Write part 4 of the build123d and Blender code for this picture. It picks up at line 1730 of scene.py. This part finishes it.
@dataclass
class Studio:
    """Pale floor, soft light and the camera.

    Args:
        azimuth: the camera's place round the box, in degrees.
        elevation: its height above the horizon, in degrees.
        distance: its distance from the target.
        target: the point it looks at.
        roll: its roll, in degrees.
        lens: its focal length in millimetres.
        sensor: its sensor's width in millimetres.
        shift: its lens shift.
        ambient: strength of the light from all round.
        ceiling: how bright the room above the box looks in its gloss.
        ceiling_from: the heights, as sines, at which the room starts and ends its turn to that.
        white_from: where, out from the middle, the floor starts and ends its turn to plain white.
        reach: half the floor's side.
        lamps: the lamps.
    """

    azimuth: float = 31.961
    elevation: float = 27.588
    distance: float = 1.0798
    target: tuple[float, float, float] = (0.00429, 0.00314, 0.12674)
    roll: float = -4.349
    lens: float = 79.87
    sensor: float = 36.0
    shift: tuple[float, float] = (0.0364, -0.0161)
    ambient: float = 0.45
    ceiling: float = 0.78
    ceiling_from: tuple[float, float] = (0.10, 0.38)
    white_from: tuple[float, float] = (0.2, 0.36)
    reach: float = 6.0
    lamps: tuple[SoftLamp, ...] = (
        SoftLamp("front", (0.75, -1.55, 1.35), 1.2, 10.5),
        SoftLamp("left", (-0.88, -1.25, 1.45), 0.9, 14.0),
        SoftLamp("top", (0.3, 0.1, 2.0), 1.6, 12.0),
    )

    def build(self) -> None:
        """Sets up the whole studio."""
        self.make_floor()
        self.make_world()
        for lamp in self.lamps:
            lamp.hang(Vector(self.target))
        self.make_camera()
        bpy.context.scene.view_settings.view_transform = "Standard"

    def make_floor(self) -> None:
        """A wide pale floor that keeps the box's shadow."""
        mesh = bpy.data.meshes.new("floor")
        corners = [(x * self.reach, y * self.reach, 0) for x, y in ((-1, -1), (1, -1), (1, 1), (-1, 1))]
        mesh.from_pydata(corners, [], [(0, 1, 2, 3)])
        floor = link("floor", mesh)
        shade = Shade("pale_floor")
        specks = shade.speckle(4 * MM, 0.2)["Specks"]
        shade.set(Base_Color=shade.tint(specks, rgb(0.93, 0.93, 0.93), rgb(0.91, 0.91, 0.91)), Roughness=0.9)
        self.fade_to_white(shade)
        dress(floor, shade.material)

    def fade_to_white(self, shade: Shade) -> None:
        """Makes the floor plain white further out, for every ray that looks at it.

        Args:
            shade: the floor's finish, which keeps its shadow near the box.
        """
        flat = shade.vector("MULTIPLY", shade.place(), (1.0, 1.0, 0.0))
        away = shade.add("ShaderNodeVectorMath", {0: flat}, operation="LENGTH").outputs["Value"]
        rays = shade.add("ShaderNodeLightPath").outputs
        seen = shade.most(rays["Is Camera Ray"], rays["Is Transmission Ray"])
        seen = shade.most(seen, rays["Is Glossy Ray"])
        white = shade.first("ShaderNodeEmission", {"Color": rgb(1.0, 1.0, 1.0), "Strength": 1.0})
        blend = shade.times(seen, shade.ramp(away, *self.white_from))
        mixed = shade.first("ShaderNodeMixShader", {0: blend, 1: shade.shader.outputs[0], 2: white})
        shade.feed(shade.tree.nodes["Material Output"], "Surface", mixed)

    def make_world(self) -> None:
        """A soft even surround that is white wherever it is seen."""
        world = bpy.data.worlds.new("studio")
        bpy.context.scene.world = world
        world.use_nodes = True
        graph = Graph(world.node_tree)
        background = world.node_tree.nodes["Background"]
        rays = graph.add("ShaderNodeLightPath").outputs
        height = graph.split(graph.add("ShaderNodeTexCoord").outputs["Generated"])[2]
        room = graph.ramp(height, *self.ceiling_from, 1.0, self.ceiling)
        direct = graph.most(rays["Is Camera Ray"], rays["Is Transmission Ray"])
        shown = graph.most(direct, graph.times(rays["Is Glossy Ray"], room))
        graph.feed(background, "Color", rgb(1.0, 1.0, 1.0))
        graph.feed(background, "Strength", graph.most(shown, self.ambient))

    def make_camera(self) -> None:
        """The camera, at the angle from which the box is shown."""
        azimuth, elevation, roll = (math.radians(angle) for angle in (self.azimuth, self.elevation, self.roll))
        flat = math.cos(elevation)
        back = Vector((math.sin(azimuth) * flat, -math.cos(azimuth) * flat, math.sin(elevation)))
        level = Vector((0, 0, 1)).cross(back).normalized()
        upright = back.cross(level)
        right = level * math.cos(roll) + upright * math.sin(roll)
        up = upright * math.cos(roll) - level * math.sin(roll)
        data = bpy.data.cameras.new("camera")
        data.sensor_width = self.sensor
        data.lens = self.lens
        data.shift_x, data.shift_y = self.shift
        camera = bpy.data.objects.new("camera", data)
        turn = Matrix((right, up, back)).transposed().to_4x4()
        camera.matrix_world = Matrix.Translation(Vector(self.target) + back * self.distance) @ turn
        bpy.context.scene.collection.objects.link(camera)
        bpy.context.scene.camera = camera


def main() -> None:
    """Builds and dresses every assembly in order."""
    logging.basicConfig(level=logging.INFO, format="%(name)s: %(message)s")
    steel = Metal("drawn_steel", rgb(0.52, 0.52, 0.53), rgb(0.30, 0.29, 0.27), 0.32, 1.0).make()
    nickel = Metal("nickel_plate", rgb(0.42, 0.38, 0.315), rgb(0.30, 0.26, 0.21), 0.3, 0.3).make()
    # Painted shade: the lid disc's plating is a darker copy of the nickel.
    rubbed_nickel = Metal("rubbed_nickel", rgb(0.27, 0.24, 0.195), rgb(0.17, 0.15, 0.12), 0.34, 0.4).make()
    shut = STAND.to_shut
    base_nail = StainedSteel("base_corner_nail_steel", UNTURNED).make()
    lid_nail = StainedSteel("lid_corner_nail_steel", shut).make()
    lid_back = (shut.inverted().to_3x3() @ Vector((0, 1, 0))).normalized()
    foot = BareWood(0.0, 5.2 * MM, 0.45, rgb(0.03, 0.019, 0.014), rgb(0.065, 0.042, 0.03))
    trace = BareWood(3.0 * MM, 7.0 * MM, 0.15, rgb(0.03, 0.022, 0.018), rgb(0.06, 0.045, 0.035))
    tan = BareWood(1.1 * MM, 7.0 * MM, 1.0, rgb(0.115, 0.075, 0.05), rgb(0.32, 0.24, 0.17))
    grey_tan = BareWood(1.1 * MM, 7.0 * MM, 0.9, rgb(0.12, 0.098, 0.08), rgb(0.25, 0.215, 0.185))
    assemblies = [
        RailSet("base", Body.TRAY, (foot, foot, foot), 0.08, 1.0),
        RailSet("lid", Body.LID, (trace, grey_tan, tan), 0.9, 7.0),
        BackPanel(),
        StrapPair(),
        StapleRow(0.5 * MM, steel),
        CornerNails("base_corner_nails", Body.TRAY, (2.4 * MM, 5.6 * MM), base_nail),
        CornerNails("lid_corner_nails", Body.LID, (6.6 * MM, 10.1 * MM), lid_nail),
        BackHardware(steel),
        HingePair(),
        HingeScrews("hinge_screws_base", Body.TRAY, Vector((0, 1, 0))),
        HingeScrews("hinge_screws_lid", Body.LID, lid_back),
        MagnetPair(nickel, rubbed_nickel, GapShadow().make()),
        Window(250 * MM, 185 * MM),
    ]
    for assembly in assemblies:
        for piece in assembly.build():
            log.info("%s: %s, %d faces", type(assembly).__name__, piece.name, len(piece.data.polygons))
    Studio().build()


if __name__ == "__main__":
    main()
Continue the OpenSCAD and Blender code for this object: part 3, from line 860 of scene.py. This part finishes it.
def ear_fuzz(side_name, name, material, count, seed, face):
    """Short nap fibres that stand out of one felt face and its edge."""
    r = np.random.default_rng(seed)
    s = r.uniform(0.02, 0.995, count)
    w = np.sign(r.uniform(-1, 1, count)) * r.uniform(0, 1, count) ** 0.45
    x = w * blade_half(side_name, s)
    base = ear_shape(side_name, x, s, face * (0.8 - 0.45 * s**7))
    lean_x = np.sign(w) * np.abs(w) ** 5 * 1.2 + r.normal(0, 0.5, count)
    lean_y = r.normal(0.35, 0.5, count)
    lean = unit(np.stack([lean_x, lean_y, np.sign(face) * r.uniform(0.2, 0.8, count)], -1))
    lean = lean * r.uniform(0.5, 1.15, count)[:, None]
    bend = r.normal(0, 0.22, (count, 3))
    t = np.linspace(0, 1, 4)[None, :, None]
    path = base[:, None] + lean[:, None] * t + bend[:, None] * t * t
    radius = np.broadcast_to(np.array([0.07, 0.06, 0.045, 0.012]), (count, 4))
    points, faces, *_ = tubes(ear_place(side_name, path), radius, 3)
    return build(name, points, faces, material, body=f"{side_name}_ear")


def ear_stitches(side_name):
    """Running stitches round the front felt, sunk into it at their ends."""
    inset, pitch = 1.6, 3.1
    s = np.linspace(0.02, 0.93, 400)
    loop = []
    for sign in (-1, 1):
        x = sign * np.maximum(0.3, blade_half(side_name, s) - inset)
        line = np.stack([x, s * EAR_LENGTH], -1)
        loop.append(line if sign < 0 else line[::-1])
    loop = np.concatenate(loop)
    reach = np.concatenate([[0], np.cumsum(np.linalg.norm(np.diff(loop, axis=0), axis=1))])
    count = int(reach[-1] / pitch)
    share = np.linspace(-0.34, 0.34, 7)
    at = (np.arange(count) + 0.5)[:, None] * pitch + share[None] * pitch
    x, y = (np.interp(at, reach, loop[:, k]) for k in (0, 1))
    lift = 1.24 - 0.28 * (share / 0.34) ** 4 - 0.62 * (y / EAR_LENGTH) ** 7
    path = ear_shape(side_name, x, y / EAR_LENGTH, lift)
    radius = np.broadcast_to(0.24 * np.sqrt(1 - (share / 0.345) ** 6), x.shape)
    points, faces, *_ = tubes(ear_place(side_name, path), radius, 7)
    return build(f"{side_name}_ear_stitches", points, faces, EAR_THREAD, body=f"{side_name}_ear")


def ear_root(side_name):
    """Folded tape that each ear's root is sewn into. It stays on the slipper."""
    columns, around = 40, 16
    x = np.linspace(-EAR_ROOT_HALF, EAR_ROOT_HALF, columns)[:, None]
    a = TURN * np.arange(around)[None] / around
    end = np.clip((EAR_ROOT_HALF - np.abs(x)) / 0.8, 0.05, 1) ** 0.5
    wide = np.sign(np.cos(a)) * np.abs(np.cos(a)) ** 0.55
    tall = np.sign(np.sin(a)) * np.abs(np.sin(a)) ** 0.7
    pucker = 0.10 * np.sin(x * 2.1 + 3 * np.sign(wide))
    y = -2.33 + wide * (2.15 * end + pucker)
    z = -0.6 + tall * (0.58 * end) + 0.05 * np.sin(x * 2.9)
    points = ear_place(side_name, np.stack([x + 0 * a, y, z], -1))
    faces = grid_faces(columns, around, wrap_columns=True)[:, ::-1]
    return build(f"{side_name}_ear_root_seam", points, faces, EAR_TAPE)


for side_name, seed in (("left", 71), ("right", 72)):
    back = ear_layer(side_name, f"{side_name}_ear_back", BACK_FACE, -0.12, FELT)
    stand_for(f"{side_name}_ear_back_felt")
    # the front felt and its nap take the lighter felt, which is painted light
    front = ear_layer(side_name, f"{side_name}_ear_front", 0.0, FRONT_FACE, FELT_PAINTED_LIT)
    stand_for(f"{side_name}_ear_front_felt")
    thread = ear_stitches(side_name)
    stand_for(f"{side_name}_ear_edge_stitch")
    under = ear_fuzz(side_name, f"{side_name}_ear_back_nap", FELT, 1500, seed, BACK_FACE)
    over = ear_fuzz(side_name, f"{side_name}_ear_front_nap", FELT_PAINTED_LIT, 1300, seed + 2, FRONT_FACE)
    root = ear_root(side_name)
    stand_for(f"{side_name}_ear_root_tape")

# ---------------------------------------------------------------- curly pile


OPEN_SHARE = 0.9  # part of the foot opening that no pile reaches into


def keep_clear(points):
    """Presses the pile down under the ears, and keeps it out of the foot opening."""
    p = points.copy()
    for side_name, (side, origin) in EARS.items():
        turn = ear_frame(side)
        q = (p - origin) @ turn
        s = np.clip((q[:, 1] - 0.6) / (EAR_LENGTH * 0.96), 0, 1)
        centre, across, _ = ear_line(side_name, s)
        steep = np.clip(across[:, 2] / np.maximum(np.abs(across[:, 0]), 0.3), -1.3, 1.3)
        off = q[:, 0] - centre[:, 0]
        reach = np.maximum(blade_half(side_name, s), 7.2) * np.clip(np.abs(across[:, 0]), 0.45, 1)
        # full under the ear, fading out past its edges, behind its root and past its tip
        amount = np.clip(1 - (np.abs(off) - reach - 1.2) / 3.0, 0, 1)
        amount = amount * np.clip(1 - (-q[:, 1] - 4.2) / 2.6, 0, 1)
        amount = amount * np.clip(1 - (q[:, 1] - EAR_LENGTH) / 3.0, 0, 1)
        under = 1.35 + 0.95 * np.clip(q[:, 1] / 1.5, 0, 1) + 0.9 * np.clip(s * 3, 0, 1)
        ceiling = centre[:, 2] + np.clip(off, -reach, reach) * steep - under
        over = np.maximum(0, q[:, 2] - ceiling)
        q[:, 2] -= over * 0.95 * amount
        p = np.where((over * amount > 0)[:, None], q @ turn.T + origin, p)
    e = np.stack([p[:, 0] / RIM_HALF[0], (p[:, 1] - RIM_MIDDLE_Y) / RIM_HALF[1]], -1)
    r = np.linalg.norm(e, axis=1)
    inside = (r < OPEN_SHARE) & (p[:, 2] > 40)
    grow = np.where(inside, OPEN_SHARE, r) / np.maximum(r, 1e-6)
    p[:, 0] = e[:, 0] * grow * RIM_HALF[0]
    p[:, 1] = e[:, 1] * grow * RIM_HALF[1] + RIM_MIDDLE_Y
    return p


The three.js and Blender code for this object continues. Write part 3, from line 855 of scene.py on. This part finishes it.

- - -

▶ [What is asked]: Out of the material above, gather each line where "code" appears.

▶ [Finished answer]:
Write part 4 of the build123d and Blender code for this picture. It picks up at line 1730 of scene.py. This part finishes it.
Continue the OpenSCAD and Blender code for this object: part 3, from line 860 of scene.py. This part finishes it.
The three.js and Blender code for this object continues. Write part 3, from line 855 of scene.py on. This part finishes it.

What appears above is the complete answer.